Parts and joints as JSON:
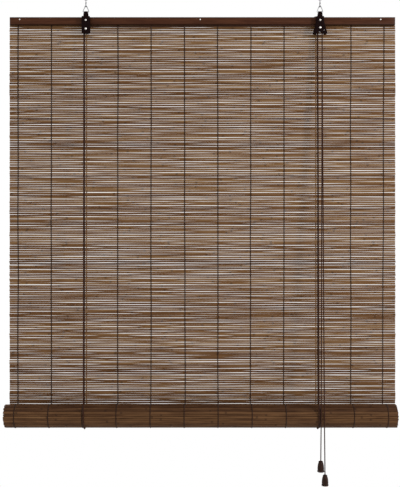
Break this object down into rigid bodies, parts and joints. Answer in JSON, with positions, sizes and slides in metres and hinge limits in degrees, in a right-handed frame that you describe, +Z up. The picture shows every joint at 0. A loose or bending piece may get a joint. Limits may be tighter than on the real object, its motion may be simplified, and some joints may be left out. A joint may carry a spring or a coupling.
{
  "type": "bamboo roll up blind",
  "caption": "Bamboo slat roll up blind on a wooden head rail, with ring hangers, a pulley block, a cord lock, lift cords and wooden acorn pulls, part rolled up.",
  "frame": {"origin": "midway between the two screw hooks' shanks, on the ceiling face that their collars seat on", "axes": "+Z up, along the hook shanks; +X to the right along the head rail; -Y towards the room"},
  "size_m": [1.0228, 0.082, 1.277],
  "materials": {
    "bamboo": "stained split bamboo, satin",
    "warp_thread": "twisted cotton",
    "rail_wood": "stained and lacquered softwood",
    "acorn_wood": "turned and lacquered",
    "lift_cord": "braided",
    "bright_wire": "zinc plated wire",
    "bright_screws": "plated steel",
    "worn_steel": "dark turned steel",
    "black_steel": "black japanned steel"
  },
  "bodies": {
    "hooks": {"left_hook": "bright_wire", "right_hook": "bright_wire"},
    "left_ring": {"left_ring": "bright_wire"},
    "right_ring": {"right_ring": "bright_wire"},
    "head_rail": {"front_rail_batten": "rail_wood", "back_rail_batten": "rail_wood", "rail_screws": "bright_screws", "block_screws": "bright_screws", "left_pulley_block": "black_steel", "right_cord_lock": "black_steel", "left_axle_rivet": "bright_screws", "right_axle_rivet": "bright_screws", "left_top_knot": "lift_cord", "right_top_knot": "lift_cord", "left_knot_cord": "lift_cord", "right_knot_cord": "lift_cord", "left_back_lift_cord": "lift_cord", "right_back_lift_cord": "lift_cord", "left_front_lift_cord": "lift_cord", "right_front_lift_cord": "lift_cord", "left_cross_cord": "lift_cord", "right_lock_cord": "lift_cord", "pull_cord_1_upper": "lift_cord", "pull_cord_2_upper": "lift_cord", "slats_1": "bamboo", "slats_2": "bamboo", "slats_3": "bamboo", "slats_4": "bamboo", "slats_5": "bamboo", "slats_6": "bamboo", "slats_7": "bamboo", "slats_8": "bamboo", "warp_threads_1": "warp_thread", "warp_threads_2": "warp_thread", "warp_threads_3": "warp_thread", "warp_threads_4": "warp_thread", "warp_threads_5": "warp_thread", "warp_threads_6": "warp_thread", "warp_threads_7": "warp_thread", "warp_threads_8": "warp_thread", "warp_threads_9": "warp_thread", "warp_threads_10": "warp_thread", "warp_threads_11": "warp_thread", "warp_threads_12": "warp_thread"},
    "left_wheel": {"left_wheel": "worn_steel"},
    "right_wheel": {"right_wheel": "worn_steel"},
    "lock_roller": {"lock_roller": "worn_steel"},
    "roll_cradle": {"left_lift_loop": "lift_cord", "right_lift_loop": "lift_cord", "pull_cord_1_lower": "lift_cord", "pull_cord_2_lower": "lift_cord"},
    "roll": {"bamboo_roll": "bamboo", "upper_bottom_batten": "rail_wood", "lower_bottom_batten": "rail_wood"},
    "acorn_1": {"acorn_1": "acorn_wood", "acorn_1_knot": "lift_cord"},
    "acorn_2": {"acorn_2": "acorn_wood", "acorn_2_knot": "lift_cord"}
  },
  "joints": [
    {"name": "left_ring_swing", "type": "hinge", "parent": "hooks", "child": "left_ring", "pos_m": [-0.3065, 0, -0.01745], "axis": [1, 0, 0], "range_deg": [-30, 30]},
    {"name": "right_ring_swing", "type": "hinge", "parent": "hooks", "child": "right_ring", "pos_m": [0.3065, 0, -0.01745], "axis": [1, 0, 0], "range_deg": [-30, 30]},
    {"name": "rail_tilt", "type": "hinge", "parent": "left_ring", "child": "head_rail", "pos_m": [-0.3065, 0, -0.03333], "axis": [1, 0, 0], "range_deg": [-30, 30]},
    {"name": "roll_lift", "type": "slide", "parent": "head_rail", "child": "roll_cradle", "axis": [0, 0, 1], "range_m": [0, 0.85], "deforming": ["slats_1", "slats_2", "slats_3", "slats_4", "slats_5", "slats_6", "slats_7", "slats_8", "warp_threads_1", "warp_threads_2", "warp_threads_3", "warp_threads_4", "warp_threads_5", "warp_threads_6", "warp_threads_7", "warp_threads_8", "warp_threads_9", "warp_threads_10", "warp_threads_11", "warp_threads_12", "left_back_lift_cord", "right_back_lift_cord", "left_front_lift_cord", "right_front_lift_cord", "pull_cord_1_upper", "pull_cord_2_upper"]},
    {"name": "roll_spin", "type": "hinge", "parent": "roll_cradle", "child": "roll", "pos_m": [-0.0014, -0.0132, -1.08768], "axis": [1, 0, 0], "continuous": true},
    {"name": "left_wheel_spin", "type": "hinge", "parent": "head_rail", "child": "left_wheel", "pos_m": [-0.3065, 0, -0.07758], "axis": [0, 1, 0], "continuous": true},
    {"name": "right_wheel_spin", "type": "hinge", "parent": "head_rail", "child": "right_wheel", "pos_m": [0.3065, 0, -0.07458], "axis": [0, 1, 0], "continuous": true},
    {"name": "lock_roller_slide", "type": "slide", "parent": "head_rail", "child": "lock_roller", "axis": [0.7071, 0, 0.7071], "range_m": [0, 0.0042]},
    {"name": "acorn_1_drop", "type": "slide", "parent": "roll_cradle", "child": "acorn_1", "axis": [0, 0, -1], "range_m": [0, 2.55], "deforming": ["pull_cord_1_lower"]},
    {"name": "acorn_2_drop", "type": "slide", "parent": "roll_cradle", "child": "acorn_2", "axis": [0, 0, -1], "range_m": [0, 2.55], "deforming": ["pull_cord_2_lower"]}
  ],
  "couplings": [
    {"joint": "right_ring_swing", "follows": "left_ring_swing", "ratio": 1},
    {"joint": "roll_spin", "follows": "roll_lift", "rad_per_m": -31.746},
    {"joint": "left_wheel_spin", "follows": "roll_lift", "rad_per_m": 363.64},
    {"joint": "right_wheel_spin", "follows": "roll_lift", "rad_per_m": 363.64},
    {"joint": "acorn_1_drop", "follows": "roll_lift", "ratio": 3},
    {"joint": "acorn_2_drop", "follows": "roll_lift", "ratio": 3}
  ]
}
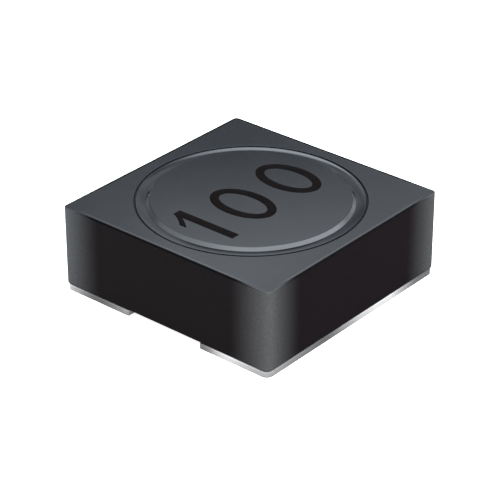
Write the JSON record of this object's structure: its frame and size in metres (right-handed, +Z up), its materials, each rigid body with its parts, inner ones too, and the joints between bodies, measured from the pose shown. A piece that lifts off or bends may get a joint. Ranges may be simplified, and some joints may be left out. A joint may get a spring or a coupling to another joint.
{
  "type": "shielded smd inductor",
  "caption": "Low square surface-mount power inductor: a ferrite drum with a copper winding, closed in a square ferrite shield, on flat tinned terminals.",
  "frame": {"origin": "under the middle of the body, on the plane that the terminals' undersides lie in", "axes": "+Z up, out of the board. The terminals lie at -X and +X, and each runs along Y. The printed digits read toward +Y with their tops toward -X."},
  "size_m": [0.0126, 0.0126, 0.0045],
  "materials": {
    "shield_ferrite": "sintered ferrite, dark grey, satin, with a very fine grain, near black on its upright faces and burnished lighter along its four upright corners",
    "drum_ferrite": "ground sintered ferrite, dark grey, satin, with a very fine grain",
    "enamelled_copper": "copper wire under clear amber enamel, glossy",
    "core_resin": "black epoxy resin, dull",
    "tinned_plate": "matt tin plate over copper alloy, bright and slightly uneven",
    "solder": "solder, bright, smooth and rounded",
    "plate_glue": "cured amber glue, semi-gloss",
    "black_ink": "black printing ink, matt"
  },
  "bodies": {
    "root": {"shield_core": "shield_ferrite", "drum_core": "drum_ferrite", "winding": "enamelled_copper", "core_adhesive": "core_resin", "terminal_left": "tinned_plate", "terminal_right": "tinned_plate", "solder_joint_left": "solder", "solder_joint_right": "solder", "terminal_adhesive_left": "plate_glue", "terminal_adhesive_right": "plate_glue", "value_marking": "black_ink"}
  },
  "joints": []
}
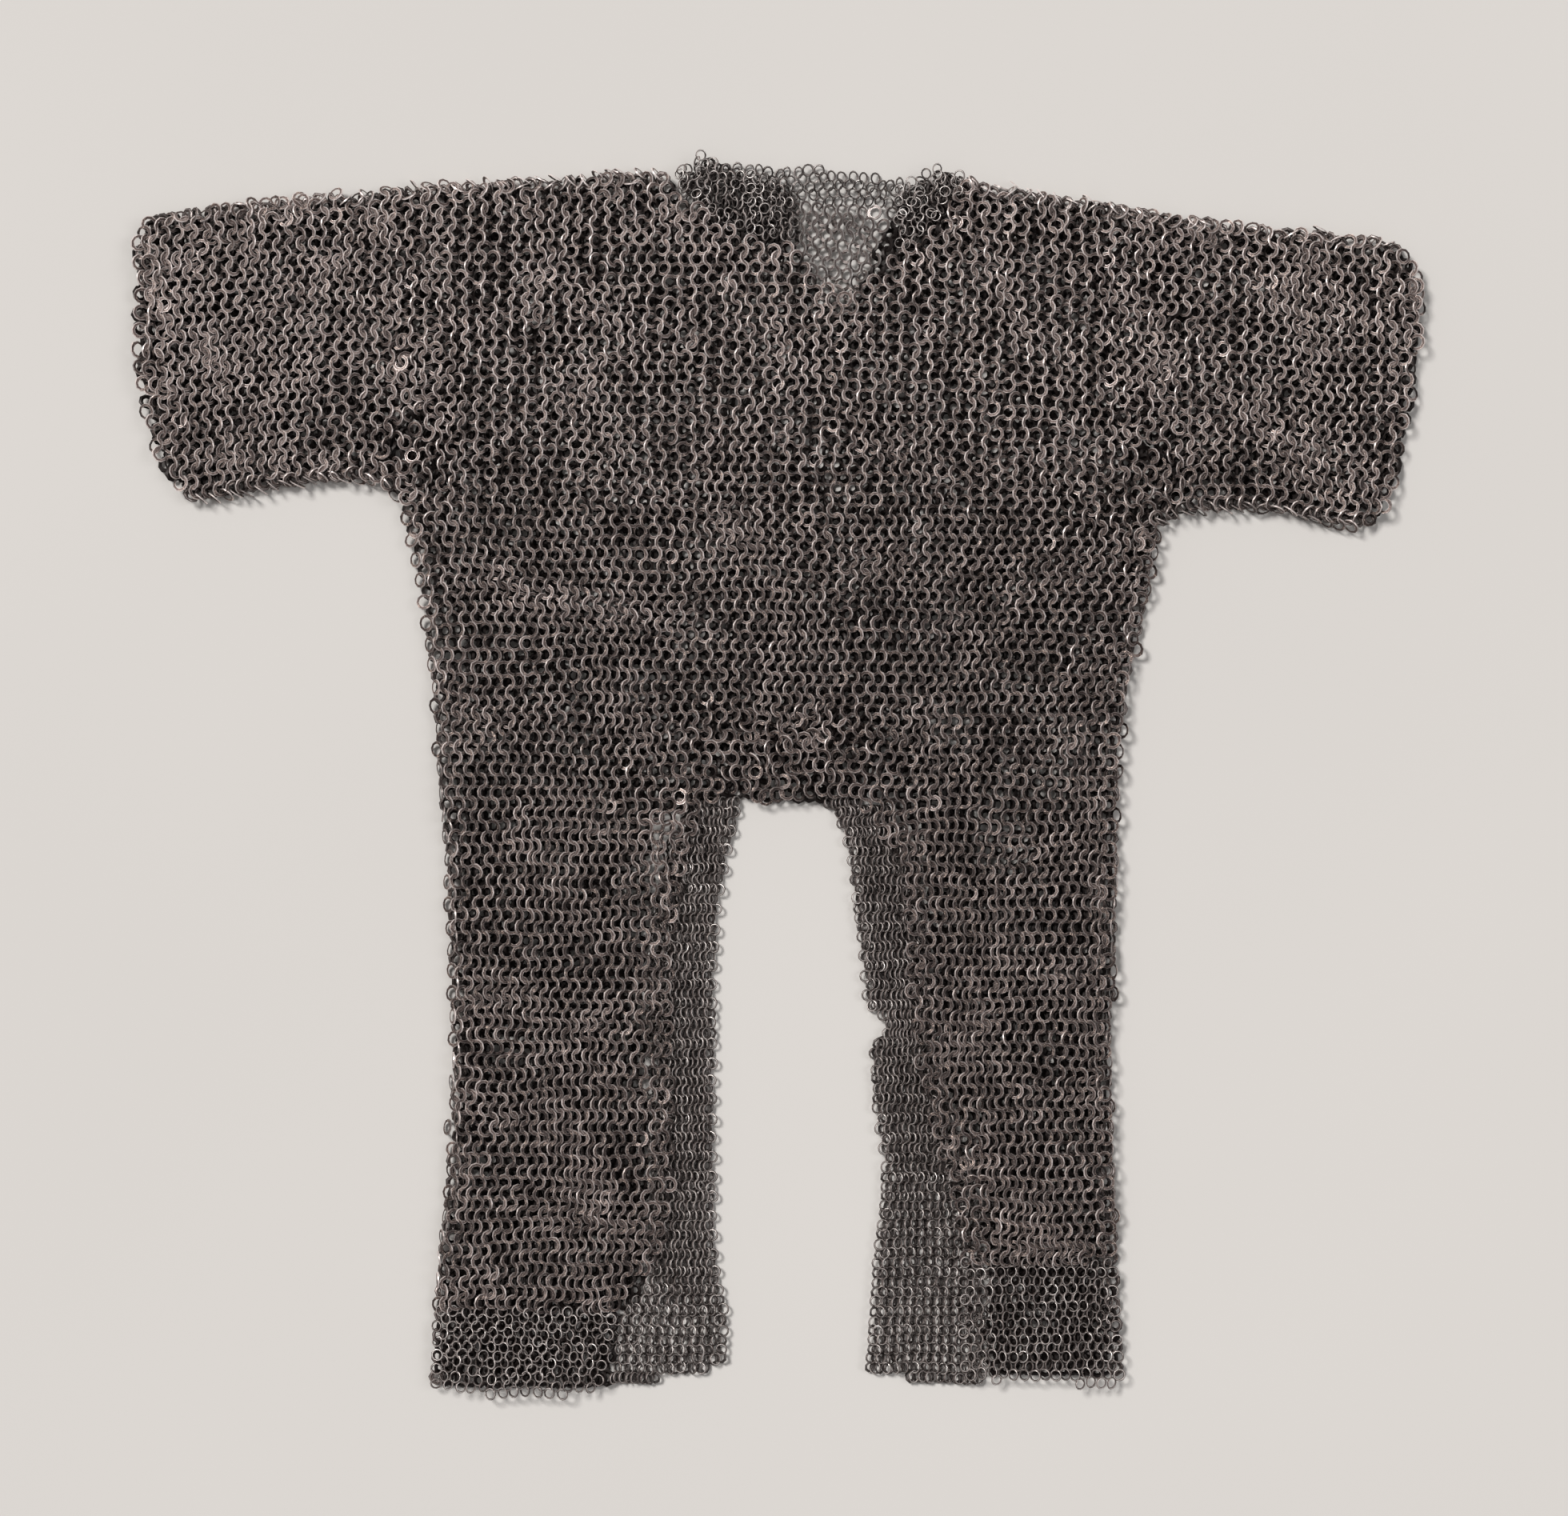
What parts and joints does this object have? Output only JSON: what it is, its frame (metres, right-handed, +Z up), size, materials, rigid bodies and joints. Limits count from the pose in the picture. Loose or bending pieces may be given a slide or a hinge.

Direction: Pick out the lines that include the word "metres" and write them out.

Solution for this problem:
Break this object down into rigid bodies, parts and joints. Answer in JSON, with positions, sizes and slides in metres and hinge limits in degrees, in a right-handed frame that you describe, +Z up. The picture shows every joint at 0. A loose or bending piece may get a joint. Limits may be tighter than on the real object, its motion may be simplified, and some joints may be left out. A joint may carry a spring or a coupling.
Write the JSON record of this object's structure: its frame and size in metres (right-handed, +Z up), its materials, each rigid body with its parts, inner ones too, and the joints between bodies, measured from the pose shown. A piece that lifts off or bends may get a joint. Ranges may be simplified, and some joints may be left out. A joint may get a spring or a coupling to another joint.
What parts and joints does this object have? Output only JSON: what it is, its frame (metres, right-handed, +Z up), size, materials, rigid bodies and joints. Limits count from the pose in the picture. Loose or bending pieces may be given a slide or a hinge.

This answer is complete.